# Find the equation of the straight line

• February 25th 2011, 03:57 AM
Punch
Find the equation of the straight line
Find, without differentiation, the equation of the straight lines which pass through the point $(4,0)$ and are tangential to the circle, $(x+1)^2+y^2=4$
• February 25th 2011, 04:09 AM
emakarov
If you draw a picture, there is a right triangle with two known sides. From there you can find angles, etc.

In general, you are supposed to show some effort.
• February 25th 2011, 04:22 AM
Punch
Sorry what I did was...

Circle center $= (-1,0)$
Let the unknown point of intersection be $(x,y)$

Length from circle center to $(4,0) = 5$

Since radius=2, the length of the line by pythagoras theorem $=\sqrt{21}$

$\sqrt{(x-4)^2+(y-0)^2}=\sqrt{21}$
$x^2-8x+16+y^2=21$
$x^2+y^2-8x-5=0$
$x^2+y^2=8x+5$

then, gradient of the radius from circle center to point of intersection $= \frac{1}{gradient of tangential line}$

$\frac{y-0}{x+1}=\frac{1}{\frac{y-0}{x-4}}$
$\frac{y}{x+1}=\frac{x-4}{y}$
$y^2=(x-4)(x+1)$
$y^2=x^2-3x-4$
sub $y^2=x^2-3x-4,$

$x^2+(x^2-3x-4)=8x+5$
$2x^2-11x+1=0$

With the value of x found, i can find y but the equation of the line i got is different from the answer
• February 25th 2011, 04:41 AM
emakarov
I would do the following. The tangent of the angle at (4,0) is $2/\sqrt{21}$. Therefore, the equations of the two lines are $y=\pm(x-4)\cdot2/\sqrt{21}$.
• February 25th 2011, 05:10 AM
bjhopper
find equations of tangents
Hi punch,
After defining one of the tangency triangles you need to find the altitude on the hypothenuse and the segments it creats on the hypot.A slope of the tangent will then be definable.Next use point slope formula to find the lines.

bjh
• February 25th 2011, 11:32 PM
Punch
Quote:

Originally Posted by emakarov
I would do the following. The tangent of the angle at (4,0) is $2/\sqrt{21}$. Therefore, the equations of the two lines are $y=\pm(x-4)\cdot2/\sqrt{21}$.

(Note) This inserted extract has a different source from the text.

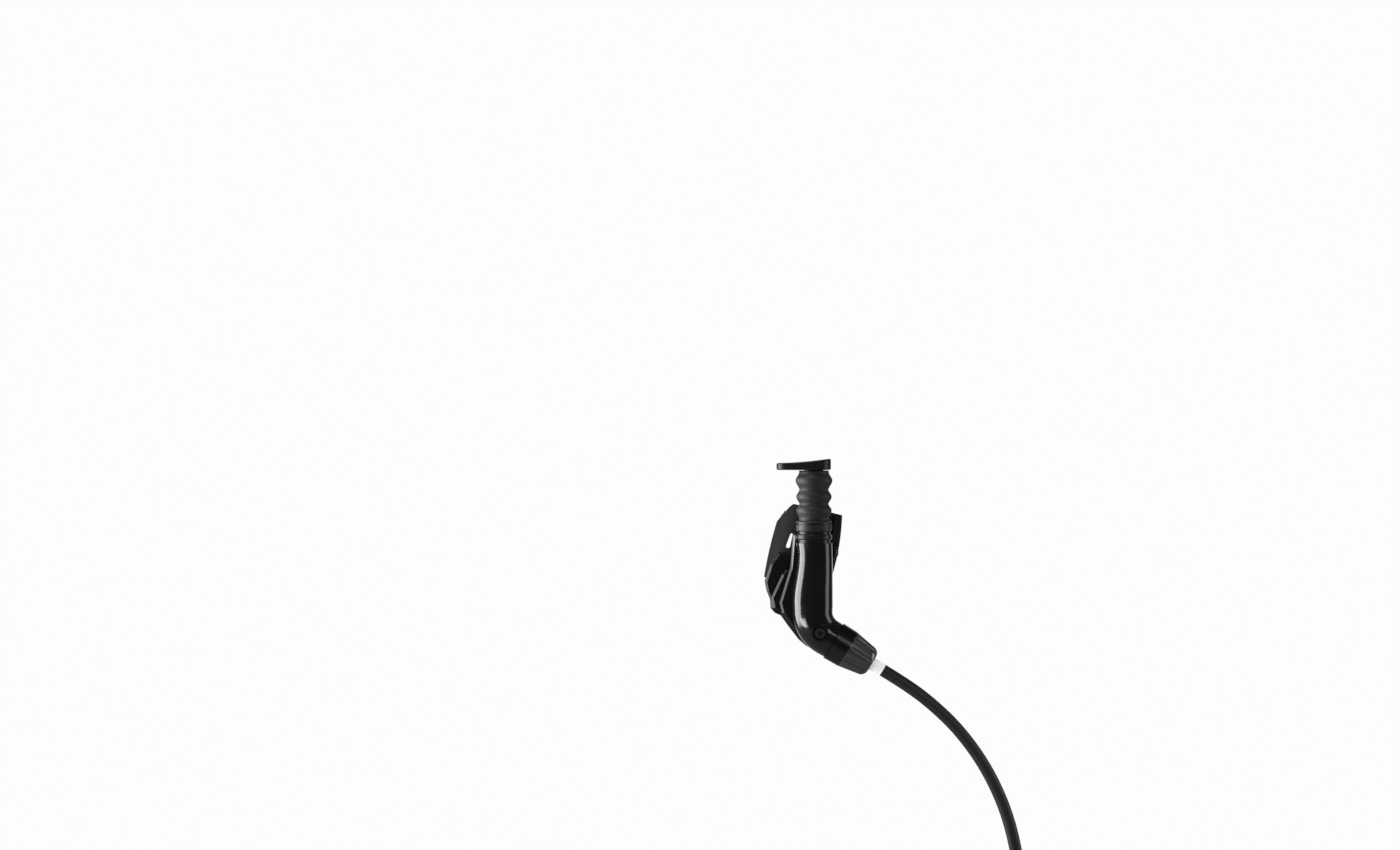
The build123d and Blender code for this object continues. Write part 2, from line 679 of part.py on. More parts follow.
# Boot: a rubber bellows of one wall, its foot under the collar and its lip under the button
with BuildPart() as boot:
    with BuildSketch(barrel_section):
        with BuildLine():
            outer = Spline(
                (foot_radius, boot_low),
                (boot_ring_diameter / 2, boot_ring_heights[0]),
                (boot_valley_diameter / 2, boot_valley_heights[0]),
                (boot_ring_diameter / 2, boot_ring_heights[1]),
                (boot_valley_diameter / 2, boot_valley_heights[1]),
                (boot_top_ring_diameter / 2, boot_ring_heights[2]),
                (foot_radius, boot_high - boot_lip),
            )
            Polyline(
                outer @ 1,
                (foot_radius, boot_high),
                (foot_radius - boot_wall, boot_high),
                (foot_radius - boot_wall, boot_high - boot_lip),
            )
            inner = Spline(
                (foot_radius - boot_wall, boot_high - boot_lip),
                (boot_top_ring_diameter / 2 - boot_wall, boot_ring_heights[2]),
                (boot_valley_diameter / 2 - boot_wall, boot_valley_heights[1]),
                (boot_ring_diameter / 2 - boot_wall, boot_ring_heights[1]),
                (boot_valley_diameter / 2 - boot_wall, boot_valley_heights[0]),
                (boot_ring_diameter / 2 - boot_wall, boot_ring_heights[0]),
                (nose_diameter / 2 + soft_clearance, nose_high + soft_clearance),
            )
            Polyline(
                inner @ 1,
                (nose_diameter / 2 + soft_clearance, nose_low + soft_clearance),
                (foot_radius, nose_low + soft_clearance),
                outer @ 0,
            )
        make_face()
    revolve(axis=barrel_axis)
boot.part.label = "boot"
export_step(boot.part, "parts/boot.step")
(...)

hi, i didn't understand the part when u said "The tangent of the angle at (4,0) is $2/\sqrt{21}$." I know which lines u are referring to but is there a formula which says $tanA=gradient$?
• February 26th 2011, 01:10 AM
emakarov

Since $\angle ABC=90^\circ$, $\tan\angle BCA=AB/BC=2/\sqrt{21}$. Therefore, the slope of BC is $-2/\sqrt{21}$. Does this answer your question?
• February 26th 2011, 02:57 AM
Punch
Quote:

Originally Posted by emakarov

Since $\angle ABC=90^\circ$, $\tan\angle BCA=AB/BC=2/\sqrt{21}$. Therefore, the slope of BC is $-2/\sqrt{21}$. Does this answer your question?

sorry, but why is $\tan\angle BCA$ the gradient of line BC?
• February 26th 2011, 03:21 AM
bjhopper
Hi,
Emarkarov;s equations are correct but the question is " Is this solution in a geometry problem valid ? "

bjh
• February 26th 2011, 05:32 AM
emakarov
Quote:

Originally Posted by Punch
sorry, but why is $\tan\angle BCA$ the gradient of line BC?

I think, by definition, the gradient of line BC is $\tan\alpha$. (Please correct me if I am wrong.) Taken direction into account, $\alpha<0$. Also, $\angle ACB=\lvert\alpha\rvert=-\alpha$ because they are vertical angles. Therefore, the gradient is $\tan\alpha=\tan(-\angle ACB)=-\tan\angle ACB$.
Another way to do this, without (directly) calculating the gradient, is to note that, since the distance from the point of tangency to (4, 0) is $\sqrt{21}$, we have, for that angle, C, sin(C)= 2/5 and $cos(C)= \sqrt{21}{5}$. It follows from that that cos(A)= 2/5 and $sin(A)= \sqrt{21}/5$.
From those, we can calculate that the coordinates of point B are $(2 (2/5), 2(\sqr{21}/5)$ and then we can find the equation of the line using the "two point" formula.